CHUD’s Logline: I’ll yield the floor to the IMDb’s rsilberman: “In the last movie a cyborg was sent from the future to kill Sarah Connor, but he failed. Now a much more powerful one sent from the future to kill Sarah’s son – John Connor, the leader of the future rebels. A terminator was send from the future once more, but this time to protect Connor. The only problem is that the terminator who was send to kill Connor is much more powerful and clever than the one who was send to protect him. Moreover, none can help Connor, since they do not believe in robots. Now Connor and his protector has no choice but to survive on their own.”.

Its Legacy:
Spawned a wildly illogical sci-fi franchise. Entered “CGI”, “morphing” and, thanks to David Foster Wallace, “f/x porn” into the popular lexicon. Firmly established James Cameron as one of the most bankable action directors of his era (following the commercial disappointment of The Abyss), and enabled his tyrannical on-set tendencies. Perilously raised the bar on practical stunt work. Thrust Edward Furlong into sudden stardom, which he did not handle well. Furthered Cameron’s onscreen fetish for butch women. Introduced the inimitable Robert Patrick gait. Transformed Joe Morton into a sex symbol.

Why It’s Here: James Cameron’s Terminator 2: Judgment Day delivered so ferociously in 1991 that many of us took its greatness as a given. The brisk setup, stunning perception shifts (Schwarzenegger’s a… good terminator?) and, most of all, groundbreaking special effects overwhelmed critical thought the first time through. The ride was all that mattered.

It’s when we hopped back onto the rollercoaster for the second and third go-round that we realized the flaws in the construction: the interminable second act, the senseless time travel conceit, the preachiness, the unearned sentimentality, and, worst of all, the Furlong. As revolutionary as the film was technically, it became a bit of a bore; Cameron’s anti-nuke posturing was a year past its sell-by (damn that glasnost!), while those mindblowing morphing f/x quickly lost their novelty. T2 also blows its wad before it bogs down in the steel mill for a protracted replay of the first film’s finale; once you’ve seen a helicopter fly under an overpass, that liquid metal bullshit looks kinda old hat.

Terminator 2 is certainly more effective than other epochal, post-Star Wars blockbusters (e.g. Batman, Jurassic Park and The Phantom Menace), but Cameron’s persistent moralizing ruins the B-movie fun of it all. Genre pictures may be welcome vessels for smuggled-in subversiveness, but they’ll collapse once you start stuffing them full of anodyne pleas for peace on earth – especially when your film gets off on the T-1000’s penchant for impalement (how’s that milk taste, Xander?). Between John Connor convincing his big cyborg buddy to not kill humans, and Linda Hamilton’s closing voice over (“Because if a machine, a Terminator, can learn the value of human life, maybe we can, too.”), it’s a wonder anyone can take T2 seriously anymore. And don’t get me started on that torpid, 152-minute “Director’s Cut”. A little artistic compromise is a wonderful thing for James Cameron. 

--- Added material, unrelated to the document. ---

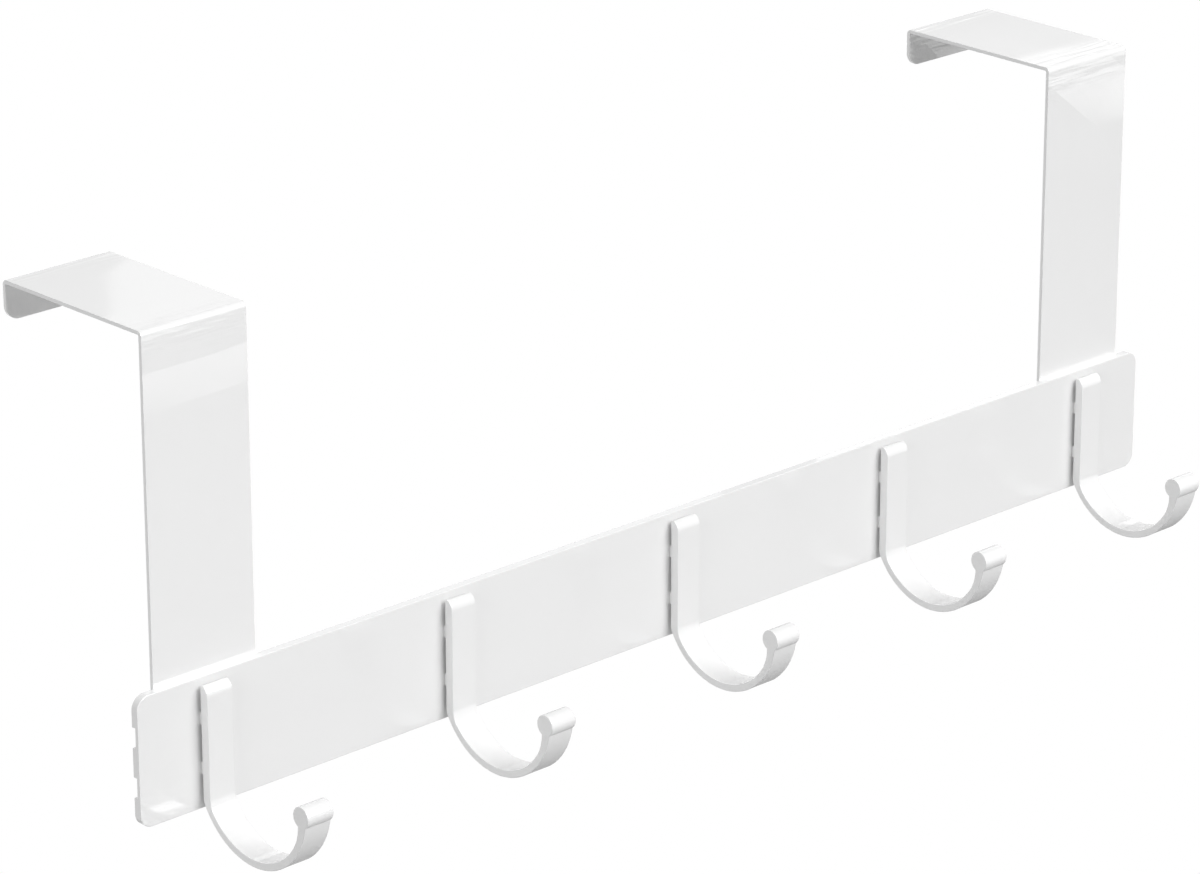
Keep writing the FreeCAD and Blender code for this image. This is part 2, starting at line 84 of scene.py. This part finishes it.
# The waves down each strap's leg: where the first one starts, as x and z, and their slant in degrees, length
# and depth. They begin where the bend ends, wander a little, and fade between two distances down the leg.
LEG_WAVES = {"left": ((-131.2 * MM, -8.0 * MM), 0, 15.0 * MM, 0.21 * MM),
             "right": ((131.2 * MM, 6.0 * MM), 40, 28.0 * MM, 0.335 * MM)}
WAVE_AT_SCALE_ONE = math.pi / 10
BEND_END = 1.5 * MM
LEG_WAVES_WANDER = 1.5
LEG_WAVES_FADE = (16 * MM, 29 * MM)

# The screws' zinc plating.
ZINC_GREY = (0.60, 0.60, 0.61)
ZINC_SHADE = 0.85
ZINC_CLOUD_SIZE = 1.2 * MM
ZINC_ROUGHNESS = (0.28, 0.45)
ZINC_EDGE = 0.08 * MM
ZINC_GRAIN_SIZE = 0.15 * MM
ZINC_GRAIN_DEPTH = 0.004 * MM

# The floor, with its sides and ends as x and y and its depth below the object, and the sky's strength overhead.
FLOOR_GREY = 0.5
FLOOR_ROUGHNESS = 0.9
FLOOR_SIDES = (-2.6, 2.6)
FLOOR_ENDS = (-2.2, 0.85)
FLOOR_DEPTH = 0.79
SKY_TOP = 0.37

# For each lamp: the place that it is aimed at, its azimuth and elevation from there in degrees, its distance,
# width and height in metres, and its watts. The straps' tops mirror the two panels behind them.
RAIL_PLACE = (0, 0, 0)
FLOOR_PLACE = (1.5, -1.6, -0.9)
LEFT_STRAP_PLACE = (-0.1312, 0, 0)
RIGHT_STRAP_PLACE = (0.1312, 0, 0)
LAMPS = {"high_front_light": (RAIL_PLACE, 15, 50, 2.2, 1.6, 1.6, 18.5),
         "low_front_light": (RAIL_PLACE, 15, 30, 2.2, 1.6, 1.6, 33.0),
         "left_fill": (RAIL_PLACE, -75, 12, 2.2, 1.6, 1.6, 15.8),
         "back_light": (RAIL_PLACE, 180, 3, 2.2, 1.6, 1.6, 19.0),
         "floor_light": (FLOOR_PLACE, 0, 90, 0.7, 1.0, 1.0, 2.9),
         "left_panel": (LEFT_STRAP_PLACE, 137.1, 18.7, 1.5, 0.30, 0.36, 0.115),
         "right_panel": (RIGHT_STRAP_PLACE, 130.5, 23.7, 1.5, 0.30, 0.36, 0.250)}


class Nodes:
    """The nodes of a material or a world."""

    def __init__(self, owner):
        owner.use_nodes = True
        self.nodes = owner.node_tree.nodes
        self.links = owner.node_tree.links

    def add(self, kind, inputs=(), **settings):
        """Adds a node, with its settings, and with inputs given as values or as other nodes' outputs."""
        node = self.nodes.new(kind)
        for name, value in settings.items():
            setattr(node, name, value)
        for name, value in dict(inputs).items():
            self.feed(node.inputs[name], value)
        return node

    def feed(self, socket, value):
        """Sets an input to a value or links it to another node's output."""
        if isinstance(value, bpy.types.NodeSocket):
            self.links.new(value, socket)
        else:
            socket.default_value = value

    def combine(self, operation, first, second):
        """One number worked out from two."""
        return self.add("ShaderNodeMath", {0: first, 1: second}, operation=operation).outputs["Value"]

    def split(self, vector):
        """The three parts of a vector, under the names X, Y and Z."""
        return self.add("ShaderNodeSeparateXYZ", {"Vector": vector}).outputs


class Material(Nodes):
    """A material that starts as one Principled shader."""

    def __init__(self, name):
        self.material = bpy.data.materials.new(name)
        super().__init__(self.material)
        self.shader = self.nodes["Principled BSDF"]

    def place(self):
        """The object's own coordinates."""
        return self.add("ShaderNodeTexCoord").outputs["Object"]

    def noise(self, size, scale=(1, 1, 1), detail=2.0):
        """Noise with spots about as large as the size, and longer along an axis that is scaled down."""
        mapping = self.add("ShaderNodeMapping", {"Vector": self.place(), "Scale": scale})
        inputs = {"Vector": mapping.outputs["Vector"], "Scale": 1 / size, "Detail": detail}
        return self.add("ShaderNodeTexNoise", inputs).outputs["Fac"]

    def spread(self, value, low, high):
        """Maps a value from 0 to 1 on to a range."""
        inputs = {"Value": value, "To Min": low, "To Max": high}
        return self.add("ShaderNodeMapRange", inputs).outputs["Result"]

    def fade(self, distance, start, end):
        """Falls softly from 1 at the start to 0 at the end."""
        inputs = {"Value": distance, "From Min": start, "From Max": end, "To Min": 1.0, "To Max": 0.0}
        return self.add("ShaderNodeMapRange", inputs, interpolation_type="SMOOTHSTEP").outputs["Result"]

    def grey(self, value):
        """A grey of a given lightness."""
        inputs = {"Red": value, "Green": value, "Blue": value}
        return self.add("ShaderNodeCombineColor", inputs).outputs["Color"]

    def rounded(self, radius):
        """The surface with its sharp edges rounded off by a small radius."""
        return self.add("ShaderNodeBevel", {"Radius": radius}, samples=6).outputs["Normal"]

    def raised(self, surface, height, depth, strength=1.0):
        """The surface raised by a height map."""
        inputs = {"Normal": surface, "Height": height, "Distance": depth, "Strength": strength}
        return self.add("ShaderNodeBump", inputs).outputs["Normal"]


def make_coating(name, flow_scale, edge, roughness, wave_depth, leg_waves=None):
    """A glossy white coating: nearly even, with a faint flow texture over the slow waves of the metal."""
    coat = Material(name)
    darkest, lightest = COATING_WHITE - COATING_CLOUD, COATING_WHITE + COATING_CLOUD
    white = coat.spread(coat.noise(CLOUD_SIZE), darkest, lightest)
    coat.feed(coat.shader.inputs["Base Color"], coat.grey(white))
    coat.feed(coat.shader.inputs["Roughness"], coat.spread(coat.noise(GLOSS_SIZE), *roughness))
    coat.shader.inputs["IOR"].default_value = COATING_IOR
    surface = coat.raised(coat.rounded(edge), coat.noise(WAVE_SIZE, detail=0.0), wave_depth)
    if leg_waves:
        surface = add_bend_marks(coat, surface, leg_waves)
    flow = coat.noise(FLOW_SIZE, flow_scale, detail=1.0)
    coat.feed(coat.shader.inputs["Normal"], coat.raised(surface, flow, FLOW_DEPTH))
    return coat.material


def add_bend_marks(coat, surface, leg_waves):
    """Adds what bending leaves in a strap: a crowned top, slow waves down the leg and creases at the bends."""
    along = coat.split(coat.place())
    down_leg = coat.combine("MULTIPLY", along["Z"], -1.0)
    on_top = coat.combine("MINIMUM", along["Y"], coat.combine("SUBTRACT", BACK_BEND, along["Y"]))
    surface = coat.raised(surface, top_crown(coat, on_top), CROWN_DROP)
    surface = add_leg_waves(coat, surface, down_leg, *leg_waves)
    from_bend = coat.combine("MAXIMUM", on_top, down_leg)
    return coat.raised(surface, bend_creases(coat, from_bend), CREASE_DEPTH)


def top_crown(coat, on_top):
    """The height of a strap's top plate, which falls ever faster towards each bend."""
    inputs = {"Value": on_top, "From Max": CROWN_REACH, "To Min": 1.0, "To Max": 0.0}
    nearness = coat.add("ShaderNodeMapRange", inputs).outputs["Result"]
    return coat.combine("SUBTRACT", 1.0, coat.combine("MULTIPLY", nearness, nearness))


def add_leg_waves(coat, surface, down_leg, start, slant, length, depth):
    """Waves down a leg below its bend, level or slanting across it."""
    across, up = start
    turn = (0, math.radians(slant), 0)
    inputs = {"Vector": coat.place(), "Location": (across, 0, up), "Rotation": turn}
    slanted = coat.add("ShaderNodeMapping", inputs, vector_type="TEXTURE").outputs["Vector"]
    scale = WAVE_AT_SCALE_ONE / length
    inputs = {"Vector": slanted, "Scale": scale, "Distortion": LEG_WAVES_WANDER, "Detail": 1.0}
    bands = coat.add("ShaderNodeTexWave", inputs, bands_direction="Z", wave_profile="TRI").outputs["Fac"]
    waves = coat.combine("MULTIPLY", bands, coat.fade(down_leg, *LEG_WAVES_FADE))
    on_leg = coat.combine("SUBTRACT", 1.0, coat.fade(down_leg, 0, BEND_END))
    return coat.raised(surface, waves, depth, on_leg)


def bend_creases(coat, from_bend):
    """Fine creases along a bend, where the sheet was stretched, that fade out away from it."""
    streaks = coat.combine("SUBTRACT", coat.noise(CREASE_SIZE, CREASE_SCALE), 0.5)
    return coat.combine("MULTIPLY", streaks, coat.fade(from_bend, *CREASES_FADE))


def make_zinc(name):
    """Zinc plating: a metal with a faintly mottled tint and gloss, soft edges and a fine grain."""
    zinc = Material(name)
    cloud = zinc.noise(ZINC_CLOUD_SIZE, detail=4.0)
    shaded = [ZINC_SHADE * part for part in ZINC_GREY]
    inputs = {"Factor": cloud, "A": (*shaded, 1), "B": (*ZINC_GREY, 1)}
    tint = zinc.add("ShaderNodeMix", inputs, data_type="RGBA")
    zinc.feed(zinc.shader.inputs["Base Color"], tint.outputs["Result"])
    zinc.feed(zinc.shader.inputs["Roughness"], zinc.spread(cloud, *ZINC_ROUGHNESS))
    zinc.shader.inputs["Metallic"].default_value = 1.0
    grain = zinc.raised(zinc.rounded(ZINC_EDGE), zinc.noise(ZINC_GRAIN_SIZE), ZINC_GRAIN_DEPTH)
    zinc.feed(zinc.shader.inputs["Normal"], grain)
    return zinc.material


def dress(pieces, material):
    """Gives carried-over pieces a material."""
    for name in pieces:
        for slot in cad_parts[name].material_slots:
            slot.material = material


def make_floor():
    """A plain pale floor below the hanging rail, out of the photograph's frame."""
    low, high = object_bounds()
    bpy.ops.mesh.primitive_plane_add(size=1)
    floor = bpy.context.object
    floor.name = "floor"
    (left, right), (front, back) = FLOOR_SIDES, FLOOR_ENDS
    floor.data.transform(Matrix.Diagonal((right - left, back - front, 1, 1)))
    middle = ((left + right) / 2, (front + back) / 2, low.z - FLOOR_DEPTH)
    floor.data.transform(Matrix.Translation(middle))
    pale = Material("pale_floor")
    pale.shader.inputs["Base Color"].default_value = (FLOOR_GREY, FLOOR_GREY, FLOOR_GREY, 1)
    pale.shader.inputs["Roughness"].default_value = FLOOR_ROUGHNESS
    floor.data.materials.append(pale.material)


def light_world():
    """Soft light that grows from none straight below to the most straight above, with a white background."""
    world = bpy.data.worlds.new("studio")
    bpy.context.scene.world = world
    sky = Nodes(world)
    height = sky.split(sky.add("ShaderNodeTexCoord").outputs["Generated"])["Z"]
    inputs = {"Value": height, "From Min": -1, "To Max": SKY_TOP}
    light = sky.add("ShaderNodeMapRange", inputs).outputs["Result"]
    path = sky.add("ShaderNodeLightPath").outputs
    seen = path["Is Camera Ray"]
    for kind in ("Is Glossy Ray", "Is Transmission Ray"):
        seen = sky.combine("MAXIMUM", seen, path[kind])
    strength = sky.add("ShaderNodeMix", {"Factor": seen, "A": light, "B": 1.0}).outputs["Result"]
    background = sky.nodes["Background"]
    background.inputs["Color"].default_value = (1, 1, 1, 1)
    sky.feed(background.inputs["Strength"], strength)


def direction_to(azimuth, elevation):
    """A direction from the rail, with azimuth 0 in front of it, 90 at its right end and -90 at its left."""
    azimuth, elevation = math.radians(azimuth), math.radians(elevation)
    return Vector((math.sin(azimuth) * math.cos(elevation), -math.cos(azimuth) * math.cos(elevation),
                   math.sin(elevation)))


def add_lamp(name, place, azimuth, elevation, distance, width, height, watts):
    """A rectangular soft lamp that shines on a place from one side, out of every picture."""
    lamp = bpy.data.lights.new(name, "AREA")
    lamp.shape = "RECTANGLE"
    lamp.size, lamp.size_y = width, height
    lamp.energy = watts
    holder = bpy.data.objects.new(name, lamp)
    towards = direction_to(azimuth, elevation)
    holder.visible_camera = False
    holder.location = Vector(place) + towards * distance
    holder.rotation_euler = towards.to_track_quat("Z", "Y").to_euler()
    bpy.context.scene.collection.objects.link(holder)


def make_camera():
    """The photograph's camera, set by where the middle of the rail's lower front edge lands in the frame."""
    low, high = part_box("rail")
    rail_foot = Vector(((low.x + high.x) / 2, low.y, low.z))
    ahead = -direction_to(CAMERA_AZIMUTH, CAMERA_ELEVATION)
    azimuth, roll = math.radians(CAMERA_AZIMUTH), math.radians(CAMERA_ROLL)
    level = Vector((math.cos(azimuth), math.sin(azimuth), 0))
    upright = level.cross(ahead)
    right = math.cos(roll) * level + math.sin(roll) * upright
    up = math.cos(roll) * upright - math.sin(roll) * level
    across = (RAIL_FOOT_PIXEL[0] - AXIS_PIXEL[0]) / FOCAL_PIXELS * RAIL_FOOT_DISTANCE
    below = (RAIL_FOOT_PIXEL[1] - AXIS_PIXEL[1]) / FOCAL_PIXELS * RAIL_FOOT_DISTANCE
    data = bpy.data.cameras.new("camera")
    data.sensor_width = SENSOR_WIDTH
    data.lens = FOCAL_PIXELS / IMAGE_WIDTH * SENSOR_WIDTH
    data.shift_x = (IMAGE_WIDTH / 2 - AXIS_PIXEL[0]) / IMAGE_WIDTH
    data.shift_y = (AXIS_PIXEL[1] - IMAGE_HEIGHT / 2) / IMAGE_WIDTH
    camera = bpy.data.objects.new("camera", data)
    eye = rail_foot - across * right + below * up - RAIL_FOOT_DISTANCE * ahead
    turn = Matrix((right, up, -ahead)).transposed().to_4x4()
    camera.matrix_world = Matrix.Translation(eye) @ turn
    bpy.context.scene.collection.objects.link(camera)
    bpy.context.scene.camera = camera


dress(["rail"], make_coating("coated_rail", *RAIL_COATING))
for side, waves_down_leg in LEG_WAVES.items():
    dress([f"strap_{side}"], make_coating(f"coated_{side}_strap", *STRAP_COATING, waves_down_leg))
dress(HOOKS, make_coating("coated_hook", *HOOK_COATING))
dress(SCREWS, make_zinc("zinc_plating"))
make_floor()
light_world()
for lamp_name, setting in LAMPS.items():
    add_lamp(lamp_name, *setting)
make_camera()
bpy.context.scene.view_settings.view_transform = "Standard"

A Moment of Piss: John Connor teaches his Terminator slang.
 
These Ain’t Chopped Liver Alternatives: The Terminator, Aliens, Colossus: The Forbin Project, Testament, The Road Warrior.

Russ Fischer Agrees: What can I say that Beaks hasn’t already hit? There’s no arguing Cameron’s craft, at least in a broad sense. The first act of T2 represents the top of the director’s game; it’s a pure piece of high-octane filmmaking, with supremely clear action and seamless blend of practical and post-production effects. In 1991 it was dazzling, and retains the power to impress today. But as soon as John Connor and the Terminator begin to interact, the movie reveals just how important Cameron was convinced the enterprise could become. The original film was a surprising b-movie blast, and here Cameron tries to elevate that same basic storytelling approach. It had worked in Aliens (and arguably in The Abyss, but since I haven’t seen that film in years, that’s someone else’s argument) but here a pointedy didactic approach turns the film into a real slog. Few directorial stances can break a movie for me, but delivering po-faced life lessons about violence while blowing shit up to entertain the audience is definitely one. The opening draws me right in, then with moralizing and needlessly messy time travel concepts the rest of the movie systematically tunes me out.

Nick Nunziata Disagrees: You guys do realize it’s a Terminator movie, right? Just because there’s nothing going down at the local Tech Noir in the second film doesn’t mean it ain’t good. These are films about time traveling cyborgs that have never been as much about the science fiction and storytelling deftness than they are extremely solid concepts delivered with superior craftsmanship. Edward Furlong is not only an acting albatross, he’s an albatross filled to the rim with semen and radioactive hate pellets and shot into your grandmother’s soft spot but even with him doing his best to make this movie worse than bioterror, it still holds its own as one of the cornerstone action/sci-fi films of all time. I think T2 was overblown in the mid-90’s when there was a dearth of really powerful movies of its kind (unless James Cameron was making them), but after The Matrix hit I think the mantle of overblown sci-fi/actioners was passed along. This film certainly feels a lot smaller now and at times somewhat trite, but in the wake of an overhated [not a real word, I know] sequel and a television show, T2 is almost an antique. A reminder of when CGI was this mysterious new thing and when sequels could be big on their own merits. When a certain Austrian wasn’t a total punchline. This is a very imperfect movie but there’s a very nice bit of nostalgia to it now that renders it at just the right amount of “blown”. Also, this film came out on my birthday and I had IHOP that morning and threw up. I have not thrown up since the release date of this film and since I have not overblown since, nor has it.